Passa mai nella sede dell’Alpha Tauri?
«No, mi hanno gentilmente inviato un paio di volte, sono andato volentieri ma è un altro mondo».
Lei che vede i campioni in anticipo: Yuki Tsunoda lo è o siamo davanti a un abbaglio collettivo? «L’Alpha Tauri lo ha fatto girare a Imola a novembre e a febbraio, con una macchina vecchia: neanche un errore, a parte un testacoda per cercare il limite, e tempi ottimi. Mi è piaciuto tantissimo in Bahrain e scegliere le gomme sbagliate nel Q2 non è stato uno sbaglio suo».
Mick Schumacher quali errori non dovrà fare?
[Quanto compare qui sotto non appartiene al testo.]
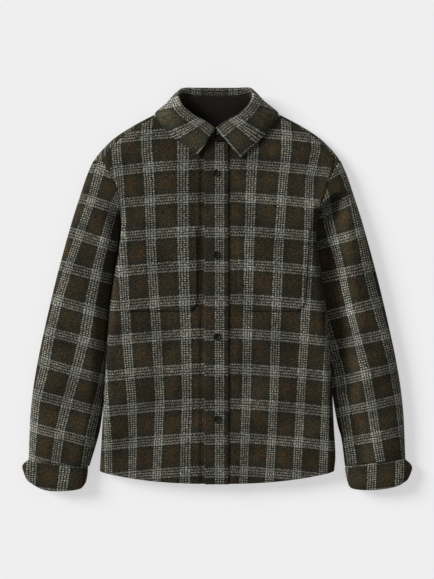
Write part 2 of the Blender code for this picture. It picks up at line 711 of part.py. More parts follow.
def button(index, x, y):
    """A turned button with a raised rim, sewn on the placket."""
    plan = np.array([[x, y]])
    seat = body_top(plan, "left")[0][0, 2] + 2 * SEAM_GAP + 0.1 + CLOTH
    radius = BUTTON_RADIUS
    profile = (
        (0.0, seat + BUTTON_THICK - 1.0),
        (radius - 2.6, seat + BUTTON_THICK - 1.0),
        (radius - BUTTON_RIM - 0.4, seat + BUTTON_THICK - 0.1),
        (radius - 0.8, seat + BUTTON_THICK),
        (radius, seat + BUTTON_THICK - 0.8),
        (radius - 0.3, seat + 0.7),
        (radius - 2.0, seat),
        (0.0, seat),
    )
    shape = bmesh.new()
    points = [shape.verts.new((r * MM, 0.0, z * MM)) for r, z in profile]
    for start, end in zip(points, points[1:]):
        shape.edges.new((start, end))
    mesh = bpy.data.meshes.new("button")
    shape.to_mesh(mesh)
    shape.free()
    made = new_object(f"button_{index}", mesh, HORN)
    made.location = (x * MM, y * MM, 0.0)
    turned = made.modifiers.new("Turned", "SCREW")
    turned.steps = 16
    turned.render_steps = 16
    turned.use_merge_vertices = True
    turned.merge_threshold = 0.00005
    return made


# Collar and neck


def collar_rows(side, stops):
    """Roll, neck seam and free edge, smoothed along one side from the back's centre to the front."""
    table = np.array(COLLAR[side])
    return smooth_line(table, stops)


def collar_line(steps):
    """Rows all round, from the right leaf's front edge over the back to the left leaf's.

    Each row has the tip of the roll, the neck seam, the free edge, the way from the tip into the roll,
    and the way across it from the stand to the fall.
    """
    right = collar_rows("right", even(steps))[::-1]
    left = collar_rows("left", even(steps))
    rows = np.vstack([right, left[1:]])
    roll, seam, edge = rows[:, :3], rows[:, 3:6], rows[:, 6:]
    along = unit(np.gradient(roll, axis=0))
    to_seam, to_edge = (
        unit(way - (way * along).sum(-1, keepdims=True) * along) for way in (seam - roll, edge - roll)
    )
    return roll, seam, edge, unit(to_seam + to_edge), unit(to_edge - to_seam)


def collar():
    """The collar: a strip inside the neck, the roll, and the fall with its two leaves."""
    roll, seam, edge, into, over = collar_line(COLLAR_STEPS)
    lines = []
    for turn in (-90, -55, 0, 55, 90):
        angle = np.radians(turn)
        lines.append(roll + ROLL_RADIUS * ((1 - np.cos(angle)) * into + np.sin(angle) * over))
    inside, outside = lines[0], lines[-1]
    lines.insert(0, inside + STRIP * unit(seam - inside))
    along = unit(np.gradient(roll, axis=0))
    proud = unit(np.cross(edge - outside, along))
    proud *= np.sign((proud * over).sum(-1, keepdims=True))
    for share in (0.2, 0.4, 0.6, 0.8, 1.0):
        lines.append(outside + share * (edge - outside) + FALL_BULGE * 4 * share * (1 - share) * proud)
    return shell("collar", np.stack(lines, 1)[:, ::-1], COLLAR_CLOTH, PLAID)


def stand_surface(depth, lift, steps):
    """The stand's wall, depth behind its inner face, from lift above the neck seam to the collar's strip."""
    roll, seam, _, into, over = collar_line(COLLAR_STEPS)
    inside = roll + ROLL_RADIUS * (into - over)
    way = unit(seam - inside)
    top = inside + (STRIP + 2 * SEAM_GAP) * way
    base = seam - lift * way
    surface = np.stack([base + share * (top - base) for share in even(steps)], 1)
    along, up = np.gradient(surface, axis=(0, 1))
    normals = unit(np.cross(up, along))
    normals *= -np.sign((normals * over[:, None]).sum(-1, keepdims=True))
    return surface - depth * normals, normals


def collar_stand():
    """The stand between the neck seam and the collar, its outer cloth."""
    surface, normals = stand_surface(LINING_CLOTH + 2 * SEAM_GAP, 2.5, 3)
    return panel("collar_stand", surface, normals, STAND_CLOTH, PLAID)


def stand_lining():
    """The brown cloth on the inside of the stand."""
    surface, normals = stand_surface(0.0, 2.5, 3)
    return panel("stand_lining", surface, normals, LINING_CLOTH, BROWN)


def neck_facing():
    """The brown half-moon inside the back neck."""
    x = FACING_HALF * np.linspace(-1.0, 1.0, 13)
    neck = np.interp(np.abs(x), column(NECK_BACK, 0), column(NECK_BACK, 1)) - 2.0
    low = neck[6] - FACING_DEPTH * np.sqrt(1 - (x / FACING_HALF) ** 2) * 0.94 - 4.0
    share = even(4)
    y = neck[None] + share[:, None] * (np.minimum(low, neck - 6.0) - neck)[None]
    z = np.full(y.shape, CLOTH + SEAM_GAP + LINING_CLOTH)
    points = np.stack([np.repeat(x[None], len(share), 0), y, z], -1)
    normals = np.zeros(points.shape)
    normals[..., 2] = 1.0
    return panel("neck_facing", points, normals, LINING_CLOTH, BROWN)


def main():
    for old in list(bpy.data.objects):
        bpy.data.objects.remove(old)
    group = bpy.data.collections.new("shacket")
    bpy.context.scene.collection.children.link(group)
    back()
    for side in SIGN:
        front(side)
        sleeve(side)
        cuff(side)
        pocket(side)
    placket()
    collar()
    collar_stand()
    stand_lining()
    neck_facing()
    for index, (x, y) in enumerate(BUTTONS, 1):
        button(index, x, y)


main()
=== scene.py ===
import bmesh
import bpy
import numpy as np
from mathutils import Matrix


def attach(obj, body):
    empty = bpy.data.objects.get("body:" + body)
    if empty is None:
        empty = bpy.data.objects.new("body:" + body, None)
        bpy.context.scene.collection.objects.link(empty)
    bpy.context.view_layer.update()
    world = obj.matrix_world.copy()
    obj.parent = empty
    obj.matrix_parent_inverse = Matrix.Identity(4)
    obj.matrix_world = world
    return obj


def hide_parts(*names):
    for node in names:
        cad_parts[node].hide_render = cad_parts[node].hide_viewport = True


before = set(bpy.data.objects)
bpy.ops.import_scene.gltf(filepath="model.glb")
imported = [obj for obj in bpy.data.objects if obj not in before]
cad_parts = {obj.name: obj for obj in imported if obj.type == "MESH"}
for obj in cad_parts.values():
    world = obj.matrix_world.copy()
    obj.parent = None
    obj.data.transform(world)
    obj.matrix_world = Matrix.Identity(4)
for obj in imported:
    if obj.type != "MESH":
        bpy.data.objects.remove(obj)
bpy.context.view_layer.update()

# The plaid shacket laid on a pale table, seen from straight above.
# Working sizes are millimetres; meshes are made in metres. Right and left are the wearer's.
mm = 0.001
sign = {"right": -1.0, "left": 1.0}


# lines, tables and sheets of points

def column(table, index):
    return np.array([row[index] for row in table], float)


def valueAt(table, where, index=1):
    order = np.argsort(column(table, 0))
    return np.interp(where, column(table, 0)[order], column(table, index)[order])


def smoothLine(points, stops, fine=14):
    # points at the given shares of a smooth curve's length
    given = np.array(points, float)
    ends = np.vstack([2 * given[0] - given[1], given, 2 * given[-1] - given[-2]])
    share = np.linspace(0.0, 1.0, fine, endpoint=False)[:, None]
    runs = []
    for before, start, end, after in zip(ends, ends[1:], ends[2:], ends[3:]):
        bend = 2 * before - 5 * start + 4 * end - after
        twist = 3 * (start - end) + after - before
        runs.append(start + 0.5 * share * (end - before + share * (bend + share * twist)))
    curve = np.vstack([*runs, given[-1:]])
    length = np.concatenate([[0.0], np.cumsum(np.linalg.norm(np.diff(curve, axis=0), axis=1))])
    wanted = np.asarray(stops, float) * length[-1]
    return np.stack([np.interp(wanted, length, curve[:, axis]) for axis in range(curve.shape[1])], -1)


def even(count):
    return np.linspace(0.0, 1.0, count + 1)


def softStep(share):
    held = np.clip(share, 0.0, 1.0)
    return held * held * (3 - 2 * held)


def unit(vectors):
    return vectors / np.maximum(np.linalg.norm(vectors, axis=-1, keepdims=True), 1e-9)


def across(line):
    run = unit(np.gradient(np.asarray(line, float), axis=0))
    return np.stack([-run[:, 1], run[:, 0]], -1)


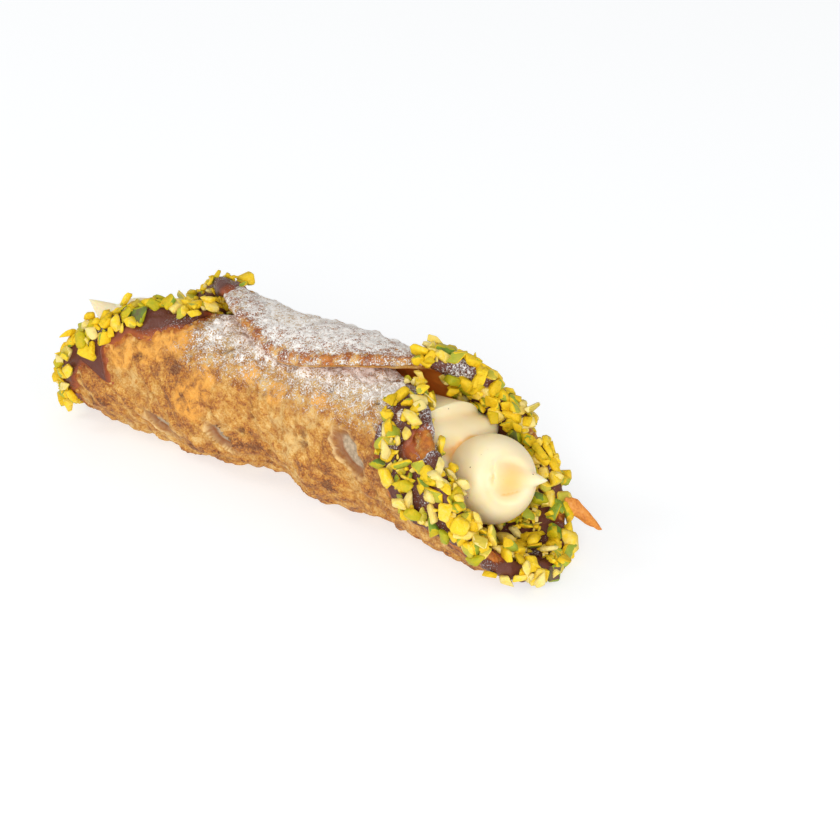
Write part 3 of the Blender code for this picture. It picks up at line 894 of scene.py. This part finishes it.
CREAM_VOXEL = 0.00040
CREAM_LOBES = (                    # x, y, z, half length, half width
    (0.0, 0.0, 0.0162, 0.0400, 0.0136),
    (0.0220, 0.0, 0.0176, 0.0130, 0.0134),
    (0.0330, 0.0, 0.0165, 0.0080, 0.0120),
    (-0.0300, 0.0, 0.0172, 0.0130, 0.0120),
    (-0.0400, -0.0005, 0.0176, 0.0095, 0.0106),
    (-0.0500, 0.0002, 0.0180, 0.0086, 0.0088),
)
CREAM_FOLDS = (                    # x, y, z, half length, half width, half height and tilt
    (0.0322, 0.0035, 0.0262, 0.0052, 0.0098, 0.0034, radians(-20)),
    (0.0350, 0.0040, 0.0216, 0.0062, 0.0112, 0.0034, radians(-15)),
    (0.0372, 0.0010, 0.0170, 0.0066, 0.0112, 0.0034, radians(-9)),
    (0.0390, -0.0010, 0.0125, 0.0064, 0.0100, 0.0034, radians(-4)),
)
CREAM_TIPS = (                     # root, end and radius of the pulled tips
    ((0.0500, -0.0027, 0.0188), (0.0584, 0.0042, 0.0178), 0.0050),
    ((-0.0540, 0.0, 0.0195), (-0.0660, 0.0002, 0.0228), 0.0048),
)
DOLLOP = Vector((0.0478, 0.0, 0.0163))
DOLLOP_RADIUS = 0.0088
CRATER = Vector((0.846, -0.367, 0.388))       # the way the hollow round the tip's foot faces
CRATER_DEPTH = 0.0036
CREAM_KEEPS_OFF = 0.0004
CAVITY_ROUNDS, CAVITY_DEPTH = 30, 0.00042


def angle_to(directions, axis):
    return np.degrees(np.arccos(np.clip(directions @ np.array(axis.normalized()), -1.0, 1.0)))


def add_to(whole, shape):
    """Moves a shape into another bmesh."""
    mesh = bpy.data.meshes.new("some cream")
    shape.to_mesh(mesh)
    shape.free()
    whole.from_mesh(mesh)
    bpy.data.meshes.remove(mesh)


filling = bmesh.new()
for place_x, place_y, place_z, long, wide in CREAM_LOBES:
    bmesh.ops.create_uvsphere(
        filling, u_segments=64, v_segments=40, radius=1.0,
        matrix=Matrix.Translation((place_x, place_y, place_z))
        @ Matrix.Diagonal((long, wide, wide, 1.0)))
for place_x, place_y, place_z, long, wide, high, tilt in CREAM_FOLDS:
    fold, column, row = sphere_grid(96, 64)
    aimed = np.array([tuple(vert.co) for vert in fold.verts])
    blunt = np.sign(aimed) * np.abs(aimed) ** 0.72
    blunt[:, 2] = blunt[:, 2] + 0.10 * grain(blunt[:, 0], blunt[:, 1], 0.7, 60.0 + place_z * 1000.0)
    move_to(fold, blunt)
    bmesh.ops.transform(fold, verts=fold.verts, matrix=(
        Matrix.Translation((place_x, place_y, place_z)) @ Matrix.Rotation(tilt, 4, "X")
        @ Matrix.Diagonal((long, wide, high, 1.0))))
    add_to(filling, fold)
for root, tip, radius in CREAM_TIPS:
    axis = Vector(tip) - Vector(root)
    stand = axis.to_track_quat("Z", "Y").to_matrix().to_4x4()
    bmesh.ops.create_cone(
        filling, cap_ends=True, segments=40, radius1=radius, radius2=0.0002, depth=axis.length,
        matrix=Matrix.Translation(0.5 * (Vector(tip) + Vector(root))) @ stand)

dollop, column, row = sphere_grid(160, 110)
aimed = np.array([tuple(vert.co) for vert in dollop.verts])
from_crater = angle_to(aimed, CRATER)
beside_tip = smooth((0.55 - aimed @ np.array((0.77, 0.64, 0.0))) / 0.5)
size = DOLLOP_RADIUS - CRATER_DEPTH * smooth((33.0 - from_crater) / 21.0) * mix(0.75, 1.0, beside_tip)
size = size + (0.00024 * bump(from_crater, 52.0, 12.0)
               - 0.00028 * bump(from_crater, 36.0, 4.0)) * beside_tip
move_to(dollop, np.array(DOLLOP) + aimed * size[:, None])
add_to(filling, dollop)

cream_surface, shader, where = begin_finish("custard cream", 0.38, Subsurface_Weight=0.60,
                                            Subsurface_Radius=(0.0045, 0.0030, 0.0012),
                                            Subsurface_Scale=1.0, IOR=1.42)
tint = where.lumps(0.0060, 2.0).ramp((0.3, (0.955, 0.775, 0.475)), (0.7, (0.975, 0.81, 0.545)))
# Painted shade: the hollow round the foot of the right tip and the cream's folds and recesses are tinted a
# darker orange.
tint = where.kept("hollow").blend(tint, (0.88, 0.53, 0.14, 1.0))
specks = where.cells(0.0020).step(0.085, 0.055) * where.lumps(0.0040).step(0.50, 0.56)
connect(shader, Base_Color=specks.blend(tint, (0.16, 0.09, 0.04, 1.0)),
        Roughness=0.34 + 0.14 * where.lumps(0.0030),
        Normal=where.node("ShaderNodeBump", {}, {
            "Strength": 0.25, "Distance": 0.00015, "Height": where.lumps(0.0022, 2.0)}))
cream = finished("piped_cream", filling, [cream_surface], ["cream"])
welded = cream.modifiers.new("weld", "REMESH")
welded.mode = "VOXEL"
welded.voxel_size = CREAM_VOXEL
softened = cream.modifiers.new("soften", "SMOOTH")
softened.factor = 0.5
softened.iterations = 5
baked = bpy.data.meshes.new_from_object(
    cream.evaluated_get(bpy.context.evaluated_depsgraph_get()))
cream.modifiers.clear()
cream.data = baked
cream.data.shade_smooth()


def bore_radius(x, angle):
    """Free radius inside the dough, less the tucked end of the lower layer on top."""
    turn = angle - ROLL_START
    free = tube_radius(x, angle) - DOUGH_THICKNESS
    under = layer_shift(turn - 2 * pi) * smooth((turn - radians(105)) / radians(30))
    return free + np.where(turn > radians(90), under, np.minimum(0.0, layer_shift(turn)))


spots = np.array([tuple(vert.co) for vert in cream.data.vertices])
x = spots[:, 0] - AXIS_OFFSET[0]
middle = axis_height(x)
aside = spots[:, 1] - AXIS_OFFSET[1]
above = spots[:, 2] - middle
radius = np.hypot(aside, above)
room = bore_radius(x, np.arctan2(aside, -above)) - CREAM_KEEPS_OFF
held = np.minimum(radius, room) / np.maximum(radius, 1e-6)
spots[:, 1] = AXIS_OFFSET[1] + aside * held
spots[:, 2] = middle + above * held
cream.data.vertices.foreach_set("co", spots.ravel())
cream.data.update()

ends = np.array([tuple(joint.vertices) for joint in cream.data.edges])
spread_out = spots.copy()
for _ in range(CAVITY_ROUNDS):
    total = np.zeros_like(spread_out)
    count = np.zeros(len(spots))
    for near, far in ((0, 1), (1, 0)):
        np.add.at(total, ends[:, near], spread_out[ends[:, far]])
        np.add.at(count, ends[:, near], 1.0)
    spread_out = total / count[:, None]
normals = np.array([tuple(vert.normal) for vert in cream.data.vertices])
sunk = ((spread_out - spots) * normals).sum(axis=1)
# Painted shade for the cream, kept as a mask: round the foot of the right tip, and in the folds and
# recesses, mostly towards the right mouth.
foot = DOLLOP + CRATER.normalized() * (DOLLOP_RADIUS - 0.5 * CRATER_DEPTH)
shaded = 0.85 * smooth((0.0050 - np.linalg.norm(spots - np.array(foot), axis=1)) / 0.0042)
cavity_shade = smooth((sunk - 0.00004) / CAVITY_DEPTH) * (0.3 + 0.7 * smooth((spots[:, 0] - 0.0380) / 0.0040))
keep(cream, "hollow", np.maximum(shaded, cavity_shade))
«Siamo noi a non doverlo giudicare sulla base del cognome. Va lasciato lavorare in pace, ha qualità perché non si vincono per caso i campionati delle serie minori e lui ce l’ha fatta nella formula quattro, nella tre e nella due».
C’è ancora un Minardi-boy in circolazione: Fernando Alonso. «A novembre ho visto nei suoi occhi l’entusiasmo di vent’anni fa: spero che l’Alpine lo metta in condizione di divertirsi, ha già fatto una gara superba surclassando Ocon che non è un paracarro, e s’è fermato per la carta di un panino nei freni. Come fisico e testa c’è, può ancora correre ben oltre i 42 di Raikkonen».
La prima volta che Fernando la colpì?
«Nel 2001 a Jerez, in un test per i giovani piloti, lui aveva venti giri a disposizione e dopo tre sotto la pioggia andava già fortissimo. Lo fermai e mi rispose serafico che non stava forzando, stava solo cercando di conoscere la macchina. Lo misi sotto contratto fino al 2006, accordo che poi cedetti a Briatore».
Poi Fernando ha sbagliato tutte le scelte che fa fatto.
«E’ un discorso nel quale non voglio entrare, ma con altre macchine avrebbe vinto sette Mondiali, com’era successo a Schumacher e com’è poi riuscito ad Hamilton».